E na hora do conselho, pra quem corremos? A verdade é que sabemos
muito bem pra quem: costumamos procurar quem tem o conselho que a gente
quer ouvir naquela hora, mesmo que isso signifique procurar quem vai te
passar a mão na cabeça; isso não é aleatório. Os amigos na hora do
conselho geralmente se dividem da seguinte forma:
- O amigo “não fica assim”: aquele que ouve você despejar toda a sua vida, e tudo o que ele tem a dizer é essa frase animadora.

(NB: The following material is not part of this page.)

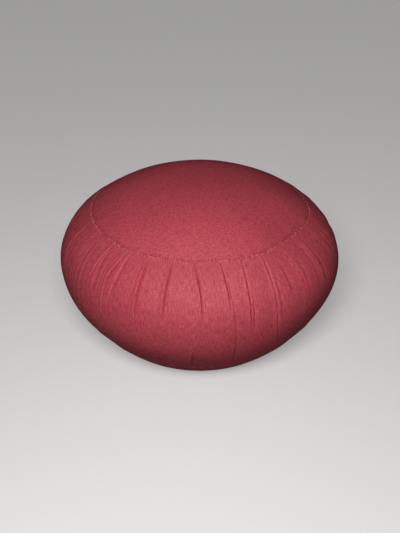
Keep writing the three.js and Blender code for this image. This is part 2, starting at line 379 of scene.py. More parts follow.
# The filling's pressure. It moves the cloth little from a start inside the final form, so the held
# tucks end a little proud of the cloth between them
filling = {
    "columnsPerTuck": 6,
    "bandRows": 30,
    "crownRings": 9,
    "footRings": 7,
    "startIn": 2.5,  # mm that the cloth starts inside the final form
    "fullHold": 2.4,  # depth in mm of a tuck that holds the cloth fully
    "footHold": 0.3,  # how firmly the bottom panel is held, off its flat spot
    "frames": 20,
    "mostMove": 7.0,  # mm that a point may lie off its place
    "shareKept": 0.35,  # share of the result that is added to the band
    "cloth": {
        "quality": 5, "mass": 0.3, "tension_stiffness": 30, "compression_stiffness": 30,
        "shear_stiffness": 12, "bending_stiffness": 1.5, "use_pressure": True, "uniform_pressure_force": 4.0,
    },
}


def fillingForm():
    # points of a closed form of the cushion, the way out at each and how firmly it is held
    perTuck = filling["columnsPerTuck"]
    columns = np.arange(tuckCount * perTuck) / perTuck
    onTuck = np.mod(np.arange(len(columns)), perTuck) == 0
    power = section["crownPower"]
    rings, normals, held = [], [], []

    def addRing(along, radius, height, outward, upward, hold):
        turn = columnTurn(columns, along)
        rings.append(onTurn(radius, height, turn))
        normals.append(onTurn(outward, upward, turn))
        held.append(hold * np.ones(len(columns)))

    for share in np.linspace(0, 1, filling["crownRings"] + 1)[1:-1]:
        slope = power * (crownHeight - topSeamHeight) / topSeamRadius * share ** (power - 1)
        size = math.hypot(1, slope)
        addRing(0.0, share * topSeamRadius, crownAt(share), slope / size, 1 / size, 0.0)
    for along in np.linspace(0, 1, filling["bandRows"]):
        crease = onTuck * tuckDepth(columns.astype(int), along)
        hold = 1.0 if along in (0, 1) else np.clip(crease / filling["fullHold"], 0, 1)
        addRing(along, *alongCurve(sideCurve, sideLength, along * bandWidth), hold)
    for distance in np.linspace(0, footLength[-1], filling["footRings"])[1:]:
        radius, height, outward, upward = alongCurve(footCurve, footLength, distance)
        addRing(1.0, radius, height, outward, upward, filling["footHold"] if height > 1 else 1.0)
    points = np.vstack(rings + [[[0, 0, crownHeight]], [[0, 0, 0]]])
    out = np.vstack(normals + [[[0, 0, 1]], [[0, 0, -1]]])
    return points, out, np.concatenate(held + [[0.0], [1.0]]), len(rings)


def clothUnderPressure():
    # how far each point of the crown and the band lies outside its place in the final form, once it has
    # been under pressure with the seams and tucks held, as grids of rings and columns
    points, out, weight, ringCount = fillingForm()
    start = points - out * filling["startIn"] * (1 - weight[:, None])
    form = makeClosedForm("fillingForm", start, ringCount)
    group = form.vertex_groups.new(name="held")
    for index, value in enumerate(weight):
        group.add([index], float(value), "REPLACE")
    cloth = form.modifiers.new("pressure", "CLOTH")
    for setting, value in filling["cloth"].items():
        setattr(cloth.settings, setting, value)
    cloth.settings.vertex_group_mass = "held"
    cloth.settings.effector_weights.gravity = 0
    cloth.point_cache.frame_start = 1
    cloth.point_cache.frame_end = filling["frames"]
    for number in range(1, filling["frames"] + 1):
        bpy.context.scene.frame_set(number)
    puffed = form.evaluated_get(bpy.context.evaluated_depsgraph_get())
    moved = np.empty(len(puffed.data.vertices) * 3)
    puffed.data.vertices.foreach_get("co", moved)
    bpy.context.scene.frame_set(1)
    bpy.data.objects.remove(form, do_unlink=True)
    offset = np.einsum("ij,ij->i", moved.reshape(-1, 3) / mm - points, out)
    offset = np.clip(offset, -filling["mostMove"], filling["mostMove"])[:-2].reshape(ringCount, -1)
    first = filling["crownRings"] - 1
    middle, seam = np.full_like(offset[:1], offset[0].mean()), np.zeros_like(offset[:1])
    crown, side = np.vstack([middle, offset[:first], seam]), offset[first : first + filling["bandRows"]]
    print("filling: the band's cloth lies %.1f to %.1f mm off its place" % (side.min(), side.max()))
    return crown, side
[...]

- O amigo “eu te avisei”: é aquele que já tinha te
alertado antes, geralmente é meio intrometido, é aquele que sempre sabe o
que é bom pros outros, sem os outros terem perguntado. Tudo o que vai
acontecer nessa conversa é a repetida manifestação de que ele sempre
esteve certo.
- O amigo “espelho”: se você disser “ que droga,
hoje está chovendo” ele vai responder “nossa que droga mesmo”, mas se
você disser “que legal, hoje está chovendo” ele vai responder “ nossa,
verdade, que legal!”.
- O amigo ladrão de assunto: é aquele umbigudo que
começa a ouvir a sua história e de repente faz uma associação pertinente
ao próprio cotidiano e te interrompe e desembesta a falar pra sempre, e
o seu problema imediatamente é engolido pelo monólogo dele, porque ele
tende a achar que os problemas dele são sempre maiores e mais
interessantes.
- O amigo que você NÃO imagina dando conselhos: é o
ogro, aquele que a gente não procura, porque só fala abobrinha, porque
só fala de futebol, porque você não imagina algo que ele possa dizer em
um momento sério.
- O amigo psicólogo: todo mundo precisa de um
desses, é aquele expert em papos cabeça, que vai te mandar o link do
“Entenda os homens” [e/ou do Pens'Antes*] com o texto-chave pro seu problema, e que mesmo que
num tenha nada de útil pra te dizer vai te ouvir atentamente, vai
esquecer dele por minutos, ou quem sabe arriscar um conselho ponderado.
Amizade é bagunça e vontade genuína. São os amigos
que provavelmente irão guardar nossos maiores segredos e não nossos
amores, é pra eles que contaremos das traições e dos arrependimentos,
sem contar as festas inesquecíveis, os momentos chaves, os beijos
acidentais. Amizade é quando a gente da aquela “curtida solitária” no post do amigo, por puro apoio moral.